▸ DATA EXCERPTS
START
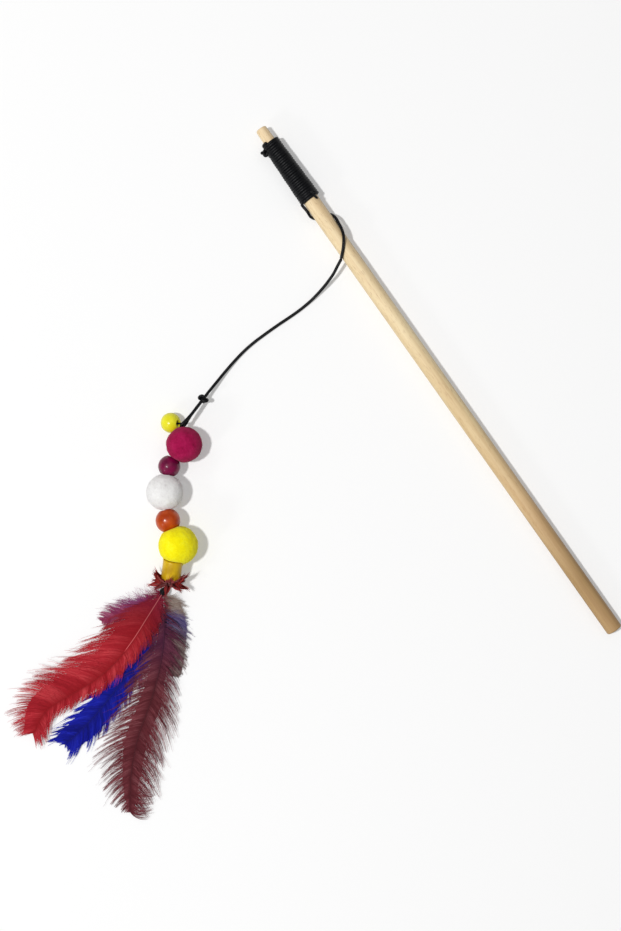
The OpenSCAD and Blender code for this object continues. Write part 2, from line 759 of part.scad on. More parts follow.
END
START
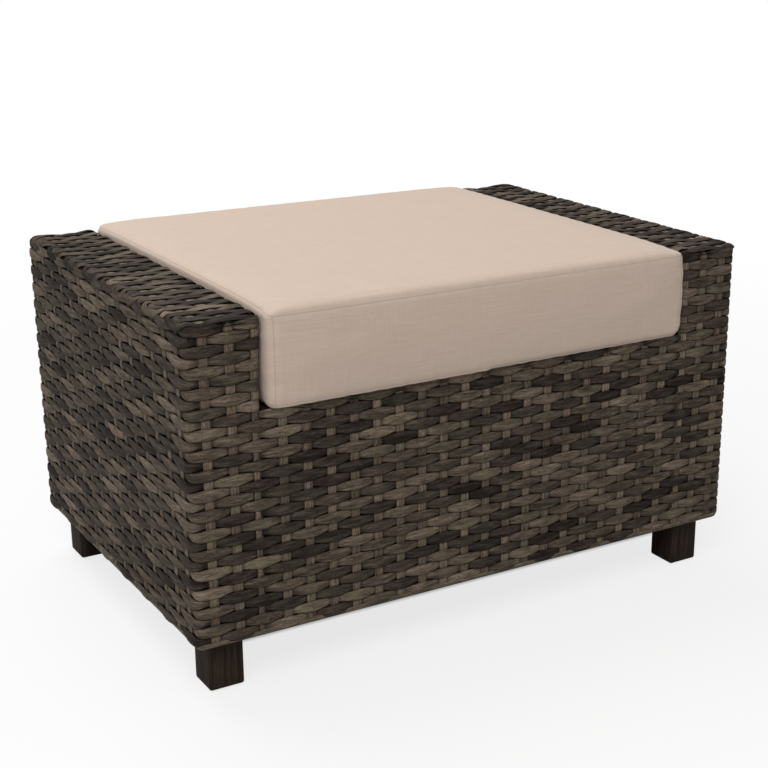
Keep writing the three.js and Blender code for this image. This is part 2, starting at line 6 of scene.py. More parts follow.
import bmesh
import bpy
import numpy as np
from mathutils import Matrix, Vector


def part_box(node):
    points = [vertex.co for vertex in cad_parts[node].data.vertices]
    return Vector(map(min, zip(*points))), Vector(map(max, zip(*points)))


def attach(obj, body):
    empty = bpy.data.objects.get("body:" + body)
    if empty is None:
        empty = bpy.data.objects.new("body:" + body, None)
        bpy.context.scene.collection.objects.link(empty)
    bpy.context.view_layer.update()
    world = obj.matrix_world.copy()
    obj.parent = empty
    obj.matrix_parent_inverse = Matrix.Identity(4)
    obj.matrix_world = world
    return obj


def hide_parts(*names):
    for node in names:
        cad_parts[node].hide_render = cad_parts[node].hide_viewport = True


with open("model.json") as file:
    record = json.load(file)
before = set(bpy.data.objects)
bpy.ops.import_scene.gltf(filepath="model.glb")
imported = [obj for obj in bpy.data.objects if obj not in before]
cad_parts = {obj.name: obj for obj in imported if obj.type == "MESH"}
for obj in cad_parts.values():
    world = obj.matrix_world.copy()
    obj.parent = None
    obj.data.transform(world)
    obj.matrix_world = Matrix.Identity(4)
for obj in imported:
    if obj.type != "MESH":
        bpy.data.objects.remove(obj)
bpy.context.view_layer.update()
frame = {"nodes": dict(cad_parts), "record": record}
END
START
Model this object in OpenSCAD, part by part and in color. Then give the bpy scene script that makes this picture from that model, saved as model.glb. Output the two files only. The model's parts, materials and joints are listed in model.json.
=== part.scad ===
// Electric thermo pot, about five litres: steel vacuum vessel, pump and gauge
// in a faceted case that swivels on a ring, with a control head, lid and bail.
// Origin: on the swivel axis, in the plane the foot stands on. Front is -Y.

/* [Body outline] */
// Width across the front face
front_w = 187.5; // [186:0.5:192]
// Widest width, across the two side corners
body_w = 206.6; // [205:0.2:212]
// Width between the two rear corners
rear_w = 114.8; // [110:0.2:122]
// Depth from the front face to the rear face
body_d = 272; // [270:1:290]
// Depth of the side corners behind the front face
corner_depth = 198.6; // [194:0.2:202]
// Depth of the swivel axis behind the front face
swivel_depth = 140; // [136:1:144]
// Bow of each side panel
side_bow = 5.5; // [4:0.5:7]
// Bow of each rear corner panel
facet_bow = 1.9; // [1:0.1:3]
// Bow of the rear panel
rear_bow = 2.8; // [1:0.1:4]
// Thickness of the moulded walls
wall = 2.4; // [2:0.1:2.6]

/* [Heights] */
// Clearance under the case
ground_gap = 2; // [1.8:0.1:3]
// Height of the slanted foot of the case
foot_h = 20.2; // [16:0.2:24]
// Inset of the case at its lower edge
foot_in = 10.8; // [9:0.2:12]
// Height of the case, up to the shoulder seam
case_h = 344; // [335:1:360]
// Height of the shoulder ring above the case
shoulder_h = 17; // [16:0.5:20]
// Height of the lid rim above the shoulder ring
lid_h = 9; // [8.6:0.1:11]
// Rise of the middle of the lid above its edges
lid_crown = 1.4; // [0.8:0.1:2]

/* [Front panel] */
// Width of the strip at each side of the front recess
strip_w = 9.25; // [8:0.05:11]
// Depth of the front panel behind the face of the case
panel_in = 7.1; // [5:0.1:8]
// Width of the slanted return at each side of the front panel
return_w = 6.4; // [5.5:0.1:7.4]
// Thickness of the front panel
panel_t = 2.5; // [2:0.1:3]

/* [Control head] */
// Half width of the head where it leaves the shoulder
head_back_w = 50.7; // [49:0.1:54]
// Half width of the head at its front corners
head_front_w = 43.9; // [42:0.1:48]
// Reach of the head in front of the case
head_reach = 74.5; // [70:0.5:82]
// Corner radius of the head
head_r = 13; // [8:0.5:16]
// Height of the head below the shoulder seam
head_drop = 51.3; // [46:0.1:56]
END
▸ SHORT EXERCISE
Show all lines above holding "update".

▸ SOLUTION FOR THIS EXERCISE
    bpy.context.view_layer.update()
bpy.context.view_layer.update()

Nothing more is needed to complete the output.